- [Task details]
Work out how many lines of the listing hold "frame", then state only that count.

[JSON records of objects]
┄┄┄┄┄┄┄┄┄┄

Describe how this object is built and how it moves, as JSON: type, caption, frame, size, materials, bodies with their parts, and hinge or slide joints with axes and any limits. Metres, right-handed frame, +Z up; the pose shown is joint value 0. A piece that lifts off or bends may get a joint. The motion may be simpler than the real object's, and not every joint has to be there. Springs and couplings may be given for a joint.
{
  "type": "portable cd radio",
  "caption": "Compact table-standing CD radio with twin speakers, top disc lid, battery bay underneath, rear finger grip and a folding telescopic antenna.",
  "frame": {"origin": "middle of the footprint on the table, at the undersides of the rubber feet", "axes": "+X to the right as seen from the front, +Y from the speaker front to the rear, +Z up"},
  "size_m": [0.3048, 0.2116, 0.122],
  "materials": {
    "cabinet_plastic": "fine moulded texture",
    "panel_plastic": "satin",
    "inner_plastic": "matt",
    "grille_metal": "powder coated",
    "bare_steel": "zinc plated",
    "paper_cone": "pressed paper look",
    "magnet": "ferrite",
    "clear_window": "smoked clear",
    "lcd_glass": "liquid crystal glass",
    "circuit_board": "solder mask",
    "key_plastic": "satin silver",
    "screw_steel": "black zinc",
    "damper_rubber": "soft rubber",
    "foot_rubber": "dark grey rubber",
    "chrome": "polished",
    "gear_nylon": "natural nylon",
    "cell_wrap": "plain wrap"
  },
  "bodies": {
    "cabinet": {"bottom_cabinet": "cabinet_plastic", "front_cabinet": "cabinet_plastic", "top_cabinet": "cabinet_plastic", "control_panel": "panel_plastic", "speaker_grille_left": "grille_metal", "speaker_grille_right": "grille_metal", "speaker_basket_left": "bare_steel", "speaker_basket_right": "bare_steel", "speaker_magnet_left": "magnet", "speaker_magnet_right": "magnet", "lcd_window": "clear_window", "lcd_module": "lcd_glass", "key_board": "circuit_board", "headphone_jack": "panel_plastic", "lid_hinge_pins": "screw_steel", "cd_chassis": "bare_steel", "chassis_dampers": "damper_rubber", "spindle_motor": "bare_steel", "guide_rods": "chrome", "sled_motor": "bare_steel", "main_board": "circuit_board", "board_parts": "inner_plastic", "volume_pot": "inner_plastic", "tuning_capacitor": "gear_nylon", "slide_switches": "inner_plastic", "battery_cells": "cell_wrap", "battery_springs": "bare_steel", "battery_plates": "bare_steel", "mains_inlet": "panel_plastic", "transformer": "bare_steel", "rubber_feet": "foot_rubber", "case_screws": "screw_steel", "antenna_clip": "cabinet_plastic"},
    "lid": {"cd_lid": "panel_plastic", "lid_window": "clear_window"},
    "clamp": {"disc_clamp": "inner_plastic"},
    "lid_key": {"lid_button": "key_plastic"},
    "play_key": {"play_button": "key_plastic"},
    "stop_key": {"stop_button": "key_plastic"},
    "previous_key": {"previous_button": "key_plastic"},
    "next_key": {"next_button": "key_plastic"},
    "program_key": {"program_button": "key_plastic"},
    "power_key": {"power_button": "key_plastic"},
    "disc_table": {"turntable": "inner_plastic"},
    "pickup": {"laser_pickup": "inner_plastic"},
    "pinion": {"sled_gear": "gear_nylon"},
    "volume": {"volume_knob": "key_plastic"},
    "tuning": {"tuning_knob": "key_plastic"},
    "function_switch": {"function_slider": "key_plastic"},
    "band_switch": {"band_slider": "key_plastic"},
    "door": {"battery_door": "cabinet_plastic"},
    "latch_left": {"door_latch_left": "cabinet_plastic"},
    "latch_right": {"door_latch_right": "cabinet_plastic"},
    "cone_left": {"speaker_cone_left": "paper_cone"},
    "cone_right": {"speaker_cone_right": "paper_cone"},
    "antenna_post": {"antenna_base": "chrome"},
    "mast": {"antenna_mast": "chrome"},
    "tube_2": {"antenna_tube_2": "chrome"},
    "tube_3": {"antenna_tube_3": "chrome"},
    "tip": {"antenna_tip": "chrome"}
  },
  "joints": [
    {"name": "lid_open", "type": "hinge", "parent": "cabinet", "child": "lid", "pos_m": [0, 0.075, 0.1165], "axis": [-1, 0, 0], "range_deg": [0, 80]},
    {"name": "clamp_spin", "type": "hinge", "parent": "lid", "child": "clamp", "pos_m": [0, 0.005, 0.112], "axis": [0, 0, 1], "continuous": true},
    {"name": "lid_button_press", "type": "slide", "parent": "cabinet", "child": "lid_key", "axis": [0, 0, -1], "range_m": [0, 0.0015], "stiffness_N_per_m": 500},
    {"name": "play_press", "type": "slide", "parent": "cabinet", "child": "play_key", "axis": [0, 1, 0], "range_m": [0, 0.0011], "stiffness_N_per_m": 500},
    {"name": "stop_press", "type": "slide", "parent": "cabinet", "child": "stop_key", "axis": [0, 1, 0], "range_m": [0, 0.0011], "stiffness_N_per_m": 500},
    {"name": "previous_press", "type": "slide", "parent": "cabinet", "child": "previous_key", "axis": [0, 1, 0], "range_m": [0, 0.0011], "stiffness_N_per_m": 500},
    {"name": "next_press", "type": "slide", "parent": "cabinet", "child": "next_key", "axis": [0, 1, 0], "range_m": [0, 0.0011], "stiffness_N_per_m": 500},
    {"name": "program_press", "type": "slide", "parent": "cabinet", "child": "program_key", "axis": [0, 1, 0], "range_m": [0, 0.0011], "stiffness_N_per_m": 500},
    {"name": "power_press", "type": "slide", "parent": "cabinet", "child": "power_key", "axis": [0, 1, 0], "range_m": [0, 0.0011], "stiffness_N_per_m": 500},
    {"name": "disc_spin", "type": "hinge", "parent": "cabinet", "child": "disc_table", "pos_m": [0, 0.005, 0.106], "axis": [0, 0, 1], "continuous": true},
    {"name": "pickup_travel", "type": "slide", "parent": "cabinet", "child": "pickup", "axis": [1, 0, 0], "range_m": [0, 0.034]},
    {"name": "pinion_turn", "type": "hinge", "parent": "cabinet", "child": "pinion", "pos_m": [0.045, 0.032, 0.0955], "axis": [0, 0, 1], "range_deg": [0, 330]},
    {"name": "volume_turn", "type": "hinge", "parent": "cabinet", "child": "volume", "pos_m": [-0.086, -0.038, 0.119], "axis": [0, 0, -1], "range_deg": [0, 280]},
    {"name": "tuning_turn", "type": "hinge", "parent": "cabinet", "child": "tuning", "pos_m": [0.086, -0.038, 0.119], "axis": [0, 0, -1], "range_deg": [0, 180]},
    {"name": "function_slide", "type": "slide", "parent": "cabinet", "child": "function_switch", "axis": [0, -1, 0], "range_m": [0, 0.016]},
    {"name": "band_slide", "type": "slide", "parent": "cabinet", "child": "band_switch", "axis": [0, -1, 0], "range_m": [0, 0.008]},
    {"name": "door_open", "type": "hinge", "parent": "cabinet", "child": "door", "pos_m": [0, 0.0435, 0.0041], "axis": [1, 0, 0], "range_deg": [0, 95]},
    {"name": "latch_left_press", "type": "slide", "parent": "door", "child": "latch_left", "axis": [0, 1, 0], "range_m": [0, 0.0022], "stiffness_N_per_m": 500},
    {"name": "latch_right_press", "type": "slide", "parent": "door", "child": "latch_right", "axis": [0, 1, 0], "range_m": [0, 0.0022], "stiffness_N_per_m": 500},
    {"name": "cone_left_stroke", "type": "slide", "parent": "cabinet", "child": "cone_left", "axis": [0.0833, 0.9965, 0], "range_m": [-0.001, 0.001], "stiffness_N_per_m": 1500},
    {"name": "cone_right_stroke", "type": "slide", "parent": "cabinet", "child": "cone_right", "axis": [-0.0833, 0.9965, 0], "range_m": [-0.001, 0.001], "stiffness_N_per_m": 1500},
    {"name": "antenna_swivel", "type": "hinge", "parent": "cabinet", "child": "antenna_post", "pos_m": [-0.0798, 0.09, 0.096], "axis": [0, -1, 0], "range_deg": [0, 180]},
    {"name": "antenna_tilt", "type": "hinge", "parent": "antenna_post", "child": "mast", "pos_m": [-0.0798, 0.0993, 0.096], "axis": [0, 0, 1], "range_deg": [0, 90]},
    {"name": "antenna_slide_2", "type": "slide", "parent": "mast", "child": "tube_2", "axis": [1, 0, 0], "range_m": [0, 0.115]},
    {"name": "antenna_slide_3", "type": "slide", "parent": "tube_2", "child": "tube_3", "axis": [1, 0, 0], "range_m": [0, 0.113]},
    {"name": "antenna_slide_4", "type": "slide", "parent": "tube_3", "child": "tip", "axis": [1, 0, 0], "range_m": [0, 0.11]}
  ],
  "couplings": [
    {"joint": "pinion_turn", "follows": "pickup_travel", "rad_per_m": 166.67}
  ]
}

┄┄┄┄┄┄┄┄┄┄

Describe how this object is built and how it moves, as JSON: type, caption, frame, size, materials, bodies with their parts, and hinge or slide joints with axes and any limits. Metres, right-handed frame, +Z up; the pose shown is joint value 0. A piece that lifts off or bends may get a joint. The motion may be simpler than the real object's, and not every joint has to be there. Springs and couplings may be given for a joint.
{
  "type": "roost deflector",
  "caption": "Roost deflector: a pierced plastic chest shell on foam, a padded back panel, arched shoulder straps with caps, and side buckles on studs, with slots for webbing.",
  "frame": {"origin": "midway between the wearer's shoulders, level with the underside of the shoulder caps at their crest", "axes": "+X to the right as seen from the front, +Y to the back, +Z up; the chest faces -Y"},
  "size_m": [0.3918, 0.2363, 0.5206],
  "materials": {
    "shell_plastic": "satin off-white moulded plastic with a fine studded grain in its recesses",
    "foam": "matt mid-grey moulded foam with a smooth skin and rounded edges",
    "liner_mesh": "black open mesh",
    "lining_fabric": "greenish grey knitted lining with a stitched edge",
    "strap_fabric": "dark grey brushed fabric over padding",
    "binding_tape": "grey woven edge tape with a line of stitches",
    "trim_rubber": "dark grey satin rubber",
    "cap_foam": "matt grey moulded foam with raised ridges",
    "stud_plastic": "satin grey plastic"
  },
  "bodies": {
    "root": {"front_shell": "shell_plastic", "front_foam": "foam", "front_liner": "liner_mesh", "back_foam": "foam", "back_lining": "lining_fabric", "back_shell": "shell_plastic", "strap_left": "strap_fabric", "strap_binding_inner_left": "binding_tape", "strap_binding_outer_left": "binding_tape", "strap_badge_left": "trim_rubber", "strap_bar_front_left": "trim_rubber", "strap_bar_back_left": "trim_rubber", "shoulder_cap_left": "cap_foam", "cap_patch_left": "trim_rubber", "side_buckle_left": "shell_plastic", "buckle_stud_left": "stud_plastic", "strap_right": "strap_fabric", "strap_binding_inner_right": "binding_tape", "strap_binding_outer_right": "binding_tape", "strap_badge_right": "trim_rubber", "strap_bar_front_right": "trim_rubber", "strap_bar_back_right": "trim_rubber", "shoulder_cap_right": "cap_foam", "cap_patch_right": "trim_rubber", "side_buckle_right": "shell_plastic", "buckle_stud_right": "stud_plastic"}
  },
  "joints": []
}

┄┄┄┄┄┄┄┄┄┄

- [Full output]
4